##### INFORMATION SUPPLIED
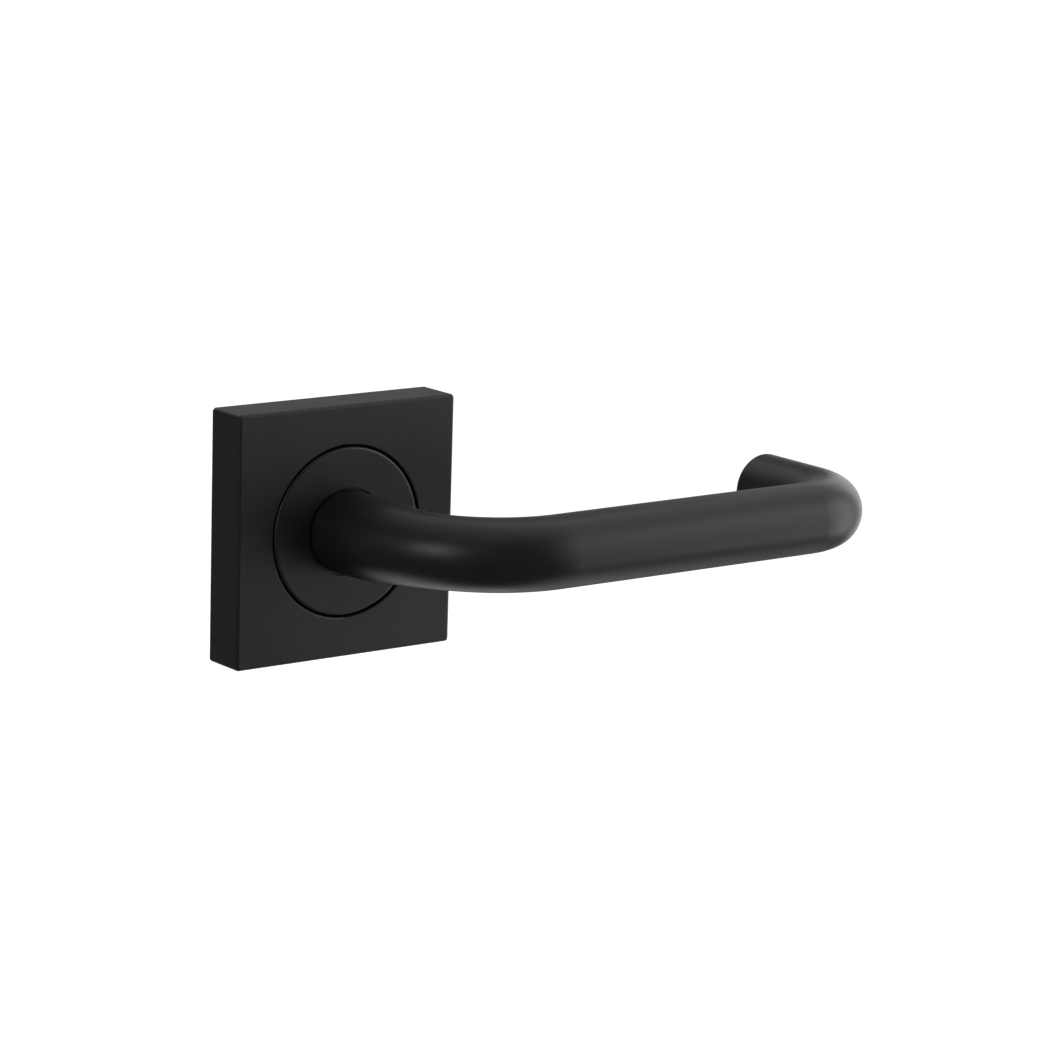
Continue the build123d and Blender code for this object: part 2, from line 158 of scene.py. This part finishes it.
def spring_steel():
    """Tempered spring steel, lightly oiled: dark brown-grey with fine drawing lines."""
    material, tree, shader, place = new_material("oiled_spring_steel", Metallic=1.0)
    lines = grain(tree, place, 0.3, detail=3.0)
    temper = grain(tree, place, 4.0, detail=2.0)
    tree.links.new(tones(tree, temper, "#5d5a56", "#716a60"), shader.inputs["Base Color"])
    tree.links.new(spread(tree, lines, 0.28, 0.40), shader.inputs["Roughness"])
    tree.links.new(bump(tree, lines, 0.004, 0.6), shader.inputs["Normal"])
    return material


def black_oxide():
    """Alloy steel with a black oxide skin: nearly black, dull, browner where it has been handled."""
    material, tree, shader, place = new_material("black_oxide_steel", Metallic=1.0)
    skin = grain(tree, place, 0.4, detail=4.0)
    tree.links.new(tones(tree, skin, "#26262a", "#312e2b"), shader.inputs["Base Color"])
    tree.links.new(spread(tree, skin, 0.38, 0.5), shader.inputs["Roughness"])
    tree.links.new(bump(tree, skin, 0.004, 0.5), shader.inputs["Normal"])
    return material


coat = powder_coat()
plastic = acetal()
oiled = spring_steel()
turned = plated_steel("zinc_plated_turned_steel", 0.15, (40, 1, 40))
stamped = plated_steel("zinc_plated_stamped_steel", 0.4, (1, 1, 6))
drawn = plated_steel("zinc_plated_drawn_bar", 0.12, (1, 25, 1))
finishes = {
    "lever": coat, "rose_cover": coat, "collar_housing": coat,
    "neck_bush": plastic, "rear_bush": plastic, "thrust_washer": plastic,
    "base_plate": zinc_casting(),
    "fixing_posts": turned, "stop_pins": turned, "spring_anchor_pin": turned, "hub_sleeve": turned,
    "housing_screws": turned, "clip_rivets": turned,
    "drive_plate": stamped, "spindle": drawn,
    "return_spring": oiled, "cover_clips": oiled, "spring_washer": oiled, "circlip": oiled,
    "spindle_screw": black_oxide(),
}
for node_name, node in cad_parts.items():
    node.data.materials.clear()
    node.data.materials.append(finishes[node_name])


# ---- studio ----

middle = (Vector(cad_box[0]) + Vector(cad_box[1])) / 2
full_frame = 36  # sensor width, mm
softbox_distance = 0.9
floor_reach = 30.0
white = linear("#ffffff")


def towards(azimuth, elevation):
    """Unit vector from the object; azimuth 0 is the user's side and 90 is the lever's end."""
    a, e = radians(azimuth), radians(elevation)
    return Vector((sin(a) * cos(e), -cos(a) * cos(e), sin(e)))


def add_camera(azimuth, elevation, roll, distance, right_by, up_by, lens):
    """A camera whose line of sight runs right_by and up_by metres off the origin, tilted by roll degrees."""
    back = towards(azimuth, elevation)
    level = Vector((cos(radians(azimuth)), sin(radians(azimuth)), 0))
    upright = back.cross(level)
    turn = radians(roll)
    right = level * cos(turn) + upright * sin(turn)
    up = upright * cos(turn) - level * sin(turn)
    data = bpy.data.cameras.new("studio_camera")
    data.sensor_width = full_frame
    data.lens = lens
    data.clip_end = 100
    camera = bpy.data.objects.new("studio_camera", data)
    scene.collection.objects.link(camera)
    spot = back * distance + right * right_by + up * up_by
    camera.matrix_world = Matrix.Translation(spot) @ Matrix((right, up, back)).transposed().to_4x4()
    scene.camera = camera


def add_softbox(name, azimuth, elevation, width, height, power):
    """A soft white rectangular light that faces the middle of the object; sizes in metres, power in watts."""
    data = bpy.data.lights.new(name, "AREA")
    data.shape = "RECTANGLE"
    data.size = width
    data.size_y = height
    data.energy = power
    lamp = bpy.data.objects.new(name, data)
    scene.collection.objects.link(lamp)
    way = towards(azimuth, elevation)
    facing = way.to_track_quat("Z", "Y").to_matrix().to_4x4()
    lamp.matrix_world = Matrix.Translation(middle + way * softbox_distance) @ facing


def add_surroundings(seen, cast):
    """A white surround as the camera sees it, and a dimmer one that lights the object."""
    world = bpy.data.worlds.new("studio")
    world.use_nodes = True
    scene.world = world
    tree = world.node_tree
    tree.nodes.clear()
    path = add(tree, "ShaderNodeLightPath")
    lit = add(tree, "ShaderNodeBackground", Color=white, Strength=cast)
    shown = add(tree, "ShaderNodeBackground", Color=white, Strength=seen)
    mix = add(tree, "ShaderNodeMixShader", [("Fac", path.outputs["Is Camera Ray"])])
    tree.links.new(lit.outputs[0], mix.inputs[1])
    tree.links.new(shown.outputs[0], mix.inputs[2])
    add(tree, "ShaderNodeOutputWorld", [("Surface", mix.outputs[0])])


def add_floor(drop, glow):
    """A wide pale floor, drop metres below the handle, which hangs in the air as it would on a door. It
    is there to be seen, and throws no light back up at the handle."""
    mesh = bpy.data.meshes.new("studio_floor")
    shape = bmesh.new()
    bmesh.ops.create_grid(shape, x_segments=1, y_segments=1, size=floor_reach)
    bmesh.ops.translate(shape, verts=shape.verts, vec=(0, 0, cad_box[0][2] - drop))
    shape.to_mesh(mesh)
    shape.free()
    floor = bpy.data.objects.new("studio_floor", mesh)
    scene.collection.objects.link(floor)
    material, tree, shader, place = new_material(
        "white_studio_floor", Roughness=0.9, Emission_Color=white, Emission_Strength=glow,
    )
    paint = grain(tree, place, 300.0)
    tree.links.new(tones(tree, paint, "#f1f1f1", "#f4f4f4"), shader.inputs["Base Color"])
    mesh.materials.append(material)
    floor.visible_diffuse = False
    floor.visible_glossy = False


scene.view_settings.view_transform = "Standard"
add_camera(
    azimuth=-37.02, elevation=12.14, roll=1.69, distance=0.806,
    right_by=0.04189, up_by=-0.00055, lens=135.6,
)
add_surroundings(seen=1.0, cast=0.13)
add_floor(drop=0.25, glow=0.95)

# name, azimuth, elevation, width, height, power
softboxes = (
    ("right_front", 65, 0, 0.6, 1.2, 5.6),
    ("right_back", 116, 0, 0.5, 0.9, 2.8),
    ("right_high", 85, 45, 0.8, 0.4, 0.8),
    ("front_fill", 38, 12, 0.5, 0.8, 0.7),
    ("left", -73, 17, 0.3, 0.35, 1.3),
    ("top", 0, 85, 1.0, 1.0, 1.3),
    ("top_back", 135, 62, 0.5, 0.5, 0.5),
    ("back_high", 180, 38, 0.6, 0.5, 0.65),
    ("back_mid", 150, 10, 0.6, 0.3, 0.18),
    ("back_low", 165, -14, 0.8, 0.4, 1.2),
    ("below_right", 100, -58, 0.8, 0.5, 0.85),
    ("below_back", 175, -58, 0.8, 0.6, 1.3),
)
for softbox in softboxes:
    add_softbox(*softbox)
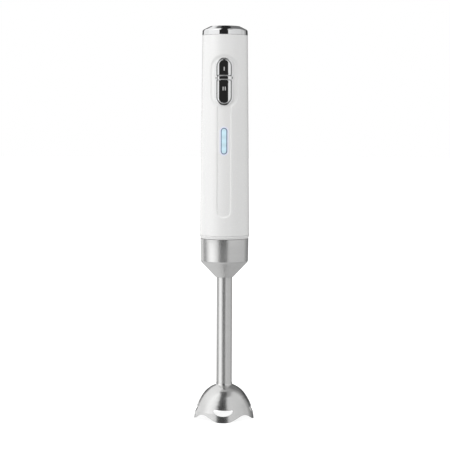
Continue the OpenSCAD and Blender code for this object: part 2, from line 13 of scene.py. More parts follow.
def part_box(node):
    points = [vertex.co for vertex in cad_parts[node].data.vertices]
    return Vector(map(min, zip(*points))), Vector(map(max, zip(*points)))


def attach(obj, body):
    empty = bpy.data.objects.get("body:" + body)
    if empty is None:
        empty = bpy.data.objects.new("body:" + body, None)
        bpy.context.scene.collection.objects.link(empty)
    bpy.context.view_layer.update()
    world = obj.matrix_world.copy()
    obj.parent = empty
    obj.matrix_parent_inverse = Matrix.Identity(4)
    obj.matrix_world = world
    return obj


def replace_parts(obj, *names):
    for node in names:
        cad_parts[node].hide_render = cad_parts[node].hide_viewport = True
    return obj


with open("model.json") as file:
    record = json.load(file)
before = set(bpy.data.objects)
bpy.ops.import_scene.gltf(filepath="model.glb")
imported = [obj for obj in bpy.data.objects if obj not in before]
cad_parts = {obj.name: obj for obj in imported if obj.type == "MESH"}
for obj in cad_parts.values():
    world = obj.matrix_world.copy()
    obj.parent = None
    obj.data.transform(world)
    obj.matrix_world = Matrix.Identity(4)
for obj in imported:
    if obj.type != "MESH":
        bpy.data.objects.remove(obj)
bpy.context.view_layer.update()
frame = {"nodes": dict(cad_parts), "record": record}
MM = 0.001
scene = bpy.context.scene


def low(node, axis=2):
    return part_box(node)[0][axis] / MM


def high(node, axis=2):
    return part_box(node)[1][axis] / MM


# ------------------------------------------------------------------ camera, floor and light

def camera():
    """A long lens at the height of the indicator, tilted down a little."""
    distance, height, azimuth, roll = 1440, 307, 1.9, 0.18
    aim = Vector((0.5, 0, 203.7))
    turn = math.radians(azimuth)
    eye = Vector((distance * math.sin(turn), -distance * math.cos(turn), height))
    data = bpy.data.cameras.new("camera")
    data.sensor_width = 36
    data.lens = 36 / (2 * math.tan(math.radians(18.54 / 2)))
    data.clip_start, data.clip_end = 0.05, 50
    cam = bpy.data.objects.new("camera", data)
    scene.collection.objects.link(cam)
    cam.location = eye * MM
    look = (aim - eye).to_track_quat("-Z", "Y")
    cam.rotation_euler = look.to_euler()
    cam.rotation_euler.rotate_axis("Z", math.radians(roll))
    scene.camera = cam


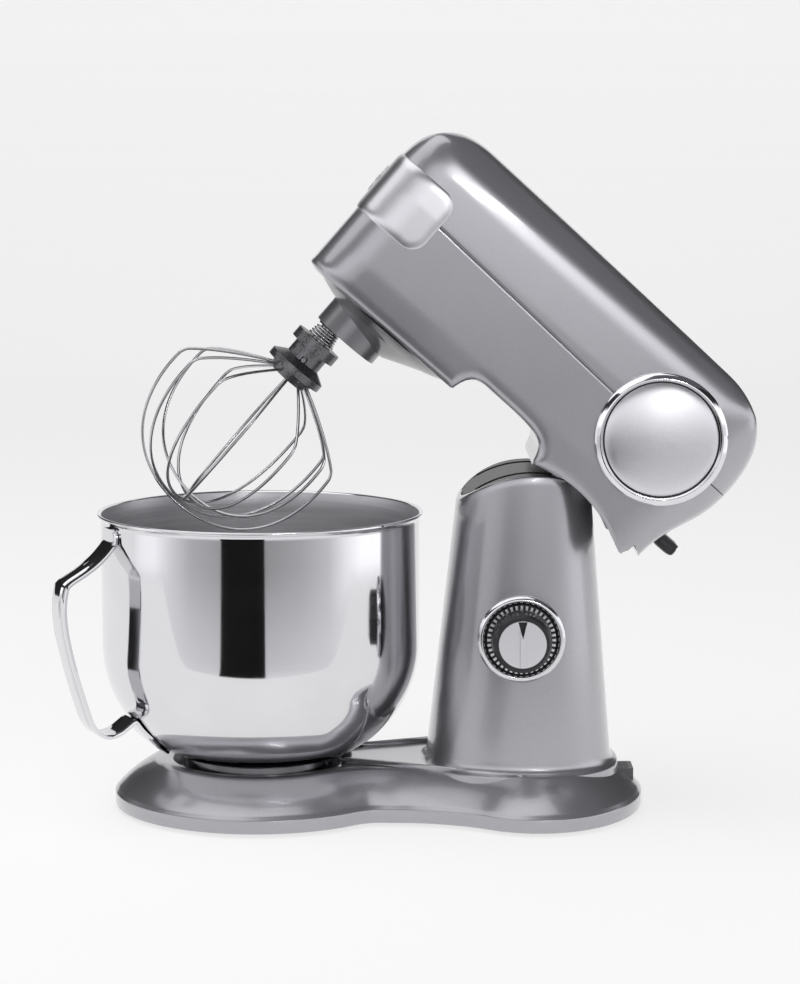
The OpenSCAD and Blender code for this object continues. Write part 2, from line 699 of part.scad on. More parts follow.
##########
REQUIREMENTS | Set down, exactly and alone, the run of lines from the line that has "Continue the OpenSCAD" to the line that has "floor and light".

FINISHED EXERCISE |
Continue the OpenSCAD and Blender code for this object: part 2, from line 13 of scene.py. More parts follow.
def part_box(node):
    points = [vertex.co for vertex in cad_parts[node].data.vertices]
    return Vector(map(min, zip(*points))), Vector(map(max, zip(*points)))


def attach(obj, body):
    empty = bpy.data.objects.get("body:" + body)
    if empty is None:
        empty = bpy.data.objects.new("body:" + body, None)
        bpy.context.scene.collection.objects.link(empty)
    bpy.context.view_layer.update()
    world = obj.matrix_world.copy()
    obj.parent = empty
    obj.matrix_parent_inverse = Matrix.Identity(4)
    obj.matrix_world = world
    return obj


def replace_parts(obj, *names):
    for node in names:
        cad_parts[node].hide_render = cad_parts[node].hide_viewport = True
    return obj


with open("model.json") as file:
    record = json.load(file)
before = set(bpy.data.objects)
bpy.ops.import_scene.gltf(filepath="model.glb")
imported = [obj for obj in bpy.data.objects if obj not in before]
cad_parts = {obj.name: obj for obj in imported if obj.type == "MESH"}
for obj in cad_parts.values():
    world = obj.matrix_world.copy()
    obj.parent = None
    obj.data.transform(world)
    obj.matrix_world = Matrix.Identity(4)
for obj in imported:
    if obj.type != "MESH":
        bpy.data.objects.remove(obj)
bpy.context.view_layer.update()
frame = {"nodes": dict(cad_parts), "record": record}
MM = 0.001
scene = bpy.context.scene


def low(node, axis=2):
    return part_box(node)[0][axis] / MM


def high(node, axis=2):
    return part_box(node)[1][axis] / MM


# ------------------------------------------------------------------ camera, floor and light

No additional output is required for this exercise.